Tim Geithner and other U.S. Treasury officials told Reuters on October 21, 2009, that they will put an end to three bank bailouts by the end of the year. Those programs are the Capital Purchase Program (CPP), the Targeted Investment Program (TIP), and the Capital Assistance Program (CAP). The first program, the CPP, injected cash in exchange for primarily preferred stock and warrants in over 680 banks. While about $205 billion has been passed out in that program, over $70 billion has also been returned.
The administration had been overstating the returns of banks repaying the CPP preferred stock and warrants by about 3 percent, according to my calculations. These early profits may be fleeting because taxpayers stand to lose all of their $2.33 billion, bad investment in CIT group. That would almost wipe out most of their profits from warrant repurchases thus far. The Targeted Investment Program (TIP) injected $20 billion each into Citibank (C) and Bank of America (BAC). The Capital Assistance Program (CAP) program was never used. Banks were more eager to turn to private investors to raise common equity capital by the time the CAP was introduced by Tim Geithner in February.

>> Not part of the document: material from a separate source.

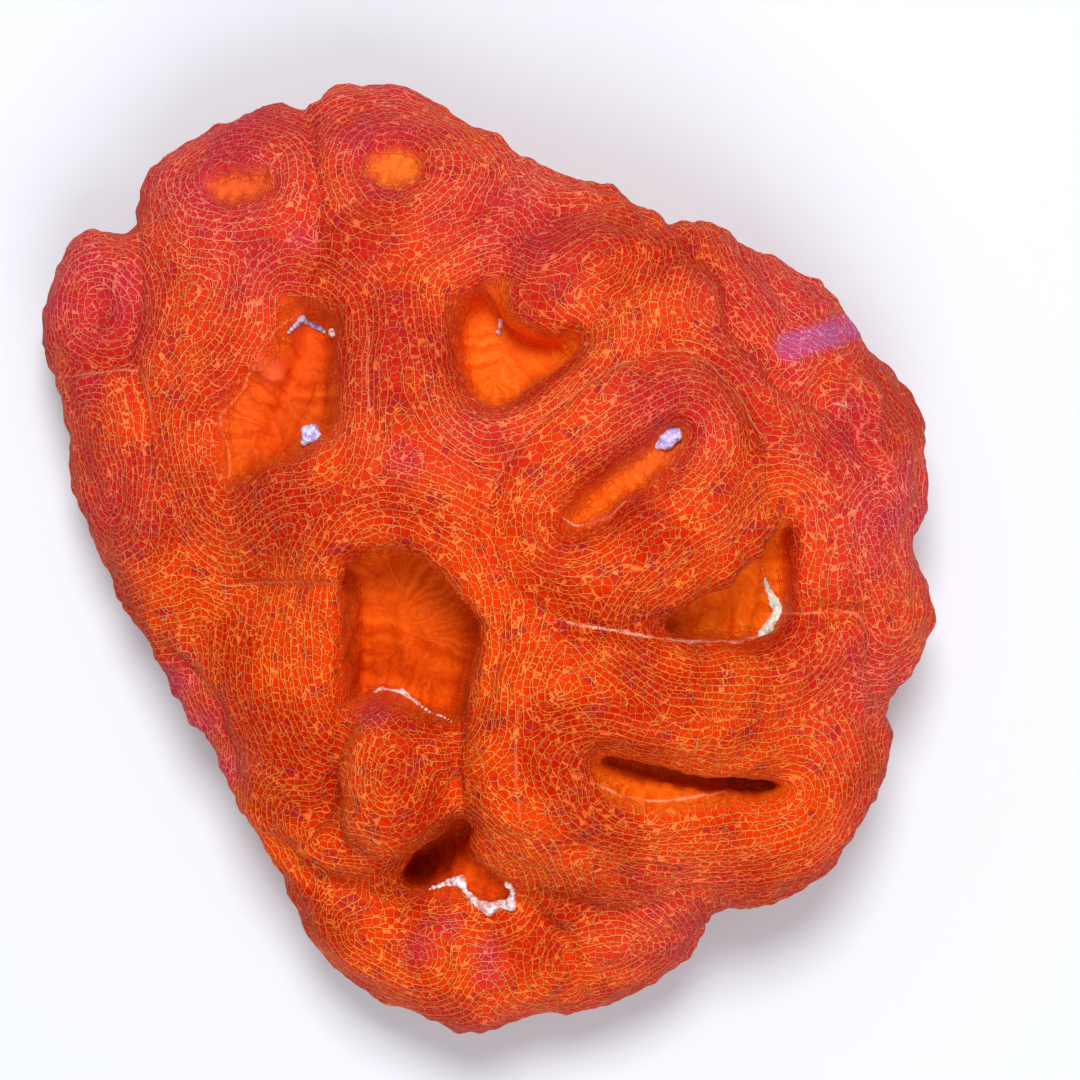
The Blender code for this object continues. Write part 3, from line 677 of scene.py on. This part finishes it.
# The net's walls, the grain and the pores as fine relief, in millimetres
relief = add_math("MULTIPLY", add_math("MULTIPLY", net, smooth_disc), 0.13)
relief = add_math("MULTIPLY_ADD", grain, 0.06, relief)
relief = add_math("MULTIPLY_ADD", pores, add_math("MULTIPLY", stone_share, 0.3), relief)
bump = add_node(
    tree, "ShaderNodeBump", {"Height": relief, "Distance": 0.001, "Strength": 1.0}
)
tree.links.new(colour, shader.inputs["Base Color"])
tree.links.new(bump.outputs["Normal"], shader.inputs["Normal"])
roughness = add_math("MULTIPLY_ADD", stone_share, 0.45, 0.45)
tree.links.new(roughness, shader.inputs["Roughness"])
shader.inputs["IOR"].default_value = 1.36
shader.inputs["Specular IOR Level"].default_value = 0.04
flesh_mesh.materials.clear()
flesh_mesh.materials.append(skin)

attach(flesh, "root")
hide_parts("coral_colony")

# The white tissue and grains in the discs, and a painted reflection
# A few scraps lie in the mouths: strips of shed white tissue, a lilac-grey shred and two
# lilac grains of coralline crust, and at the right disc's edge a white-green strip is a painted
# reflection on the wet skin. Each is a run of small lumps grown into one and pressed onto the
# flesh, each with its place and radius in mm.
scraps_in_mm = {
    "grain_upper": ("crust", [(12.0, 7.9, 0.62), (12.6, 8.3, 0.5), (11.5, 7.7, 0.42),
                              (12.1, 8.5, 0.38)]),
    "grain_left": ("crust", [(-11.6, 8.3, 0.52), (-11.3, 8.7, 0.42), (-11.9, 7.9, 0.30),
                             (-11.1, 8.2, 0.40), (-11.8, 8.7, 0.34)]),
    "scrap_left": ("shred", [(-13.1, 15.3, 0.16), (-12.6, 15.9, 0.22), (-12.3, 16.3, 0.26),
                             (-11.8, 16.0, 0.18), (-11.2, 15.7, 0.2), (-10.8, 15.4, 0.14)]),
    "scrap_upper": ("tissue", [(-10.2, 15.3, 0.28), (-10.0, 15.0, 0.18)]),
    "rim_pit": ("tissue", [(-7.5, -8.9, 0.12), (-7.0, -8.7, 0.20), (-6.3, -8.8, 0.12),
                           (-5.7, -8.9, 0.24), (-5.1, -9.3, 0.12), (-4.5, -9.7, 0.16),
                           (-3.7, -10.2, 0.12), (-2.9, -10.4, 0.14), (-2.2, -10.7, 0.10)]),
    "scrap_middle": ("tissue", [(1.0, 16.2, 0.2), (1.0, 15.8, 0.16), (0.9, 15.4, 0.24)]),
    "strip_bottom": ("tissue", [(-3.8, -22.3, 0.14), (-2.8, -21.9, 0.24), (-1.7, -21.6, 0.40),
                                (-1.4, -22.3, 0.22), (-0.5, -23.2, 0.30), (0.3, -23.5, 0.46),
                                (1.0, -23.1, 0.26), (1.7, -23.2, 0.42), (1.9, -22.3, 0.20),
                                (1.6, -21.7, 0.26)]),
    # A painted reflection: the white-green glint on the right disc's wet edge
    "edge_right": ("painted_reflection", [(18.6, -0.2, 0.08), (18.9, -1.2, 0.12), (19.1, -2.0, 0.22),
                            (19.5, -2.7, 0.36), (19.8, -3.4, 0.46), (19.5, -4.1, 0.36),
                            (19.0, -4.7, 0.44), (18.6, -5.0, 0.36)]),
}  # fmt: skip

scrap_looks = {
    "crust": ("coralline_crust", "#9C90D8", "#D8D4F4", 0.7),
    "shred": ("slimy_shed_skin", "#7C6CA0", "#C4BCDC", 0.4),
    "tissue": ("shed_tissue", "#CC8C84", "#F0E8EC", 0.5),
    # The painted reflection's glossy white-green
    "painted_reflection": ("painted_wet_reflection", "#B8E8D0", "#F8FFF8", 0.25),
}
finishes = {}
for kind, (title, dark, pale, roughness) in scrap_looks.items():
    finish = bpy.data.materials.new(title)
    finish.use_nodes = True
    tree = finish.node_tree
    shader = tree.nodes["Principled BSDF"]
    place = add_node(tree, "ShaderNodeTexCoord").outputs["Object"]
    speckle = add_node(
        tree, "ShaderNodeTexNoise", {"Vector": place, "Scale": 2600.0, "Detail": 3.0}
    ).outputs["Fac"]
    shade = add_rise(speckle, 0.35, 0.62)
    tree.links.new(
        add_mix(shade, to_linear(dark), to_linear(pale)), shader.inputs["Base Color"]
    )
    bump = add_node(
        tree, "ShaderNodeBump", {"Height": speckle, "Distance": 0.0003, "Strength": 1.0}
    )
    tree.links.new(bump.outputs["Normal"], shader.inputs["Normal"])
    shader.inputs["Roughness"].default_value = roughness
    finishes[kind] = finish

ground_tree = BVHTree.FromObject(flesh, bpy.context.evaluated_depsgraph_get())
straight_down = Vector((0, 0, -1))
above_all = 40
crust_sunk = 0.25
for name, (kind, lumps) in scraps_in_mm.items():
    bm = bmesh.new()
    line = [Vector(lump) for lump in lumps]
    if kind != "crust":
        line = [a.lerp(b, t / 3) for a, b in zip(line, line[1:]) for t in range(3)]
        line.append(Vector(lumps[-1]))
    starts = [Vector((x, y, above_all)) / 1000 for x, y, _ in line]
    levels = [ground_tree.ray_cast(start, straight_down)[0].z * 1000 for start in starts]
    if kind == "crust":
        levels = [max(levels) - crust_sunk] * len(levels)
    for (x, y, radius), level in zip(line, levels):
        new = bmesh.ops.create_icosphere(bm, subdivisions=2, radius=radius / 1000)["verts"]
        middle = Vector((x, y, level + 0.3 * radius)) / 1000
        bmesh.ops.translate(bm, verts=new, vec=middle)
    mesh = bpy.data.meshes.new(name)
    bm.to_mesh(mesh)
    bm.free()
    scrap = bpy.data.objects.new(name, mesh)
    bpy.context.scene.collection.objects.link(scrap)
    growing = scrap.modifiers.new("growing", "REMESH")
    growing.mode = "VOXEL"
    growing.voxel_size = 0.00008
    graph = bpy.context.evaluated_depsgraph_get()
    grown = bpy.data.meshes.new_from_object(scrap.evaluated_get(graph))
    grown.name = name
    scrap.modifiers.clear()
    scrap.data = grown
    for v in grown.vertices:
        v.co += v.normal * 0.00010 * noise.noise(v.co * 2200)
    grown.shade_smooth()
    grown.materials.clear()
    grown.materials.append(finishes[kind])
    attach(scrap, "root")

I say, “Good riddance!” The whole idea of encouraging banks to lend with preferred stock was a bad idea. The only thing that the preferred stock investments may have done was help banks be less dependent on nervous short-term creditors. My solo and joint research demonstrated that banks must raise common stock not, preferred stock, if they are to be expected to make good lending decisions going forward. Nevertheless, the Temporary Liquidity Guarantee Program (TGLP) by the Federal Deposit Insurance Corporation (FDIC) probably was the most effective measure to prevent banks from collapsing. It allowed them to borrow for up to three years at rates close to that of the U.S. Treasury. Taxpayers are lucky to have not seen losses from those under priced debt guarantees, yet. The FDIC confirmed on Tuesday that that program (for the most part) will be closing to new debt guarantees at the end of this month.
While the primary bank bailout programs of the Troubled Asset Relief Program (TARP) are likely to stop new investments in the next couple months, the old investments may be outstanding for years. The TARP preferred stock is perpetual. That means that it never has to be paid back. Thus, the government’s stakes in the nations’ banks could last long past our lifetimes. Hopefully, most of the banks will pay back the TARP long before my 100th birthday!
Disclosure: I only have long positions in broad-based index funds.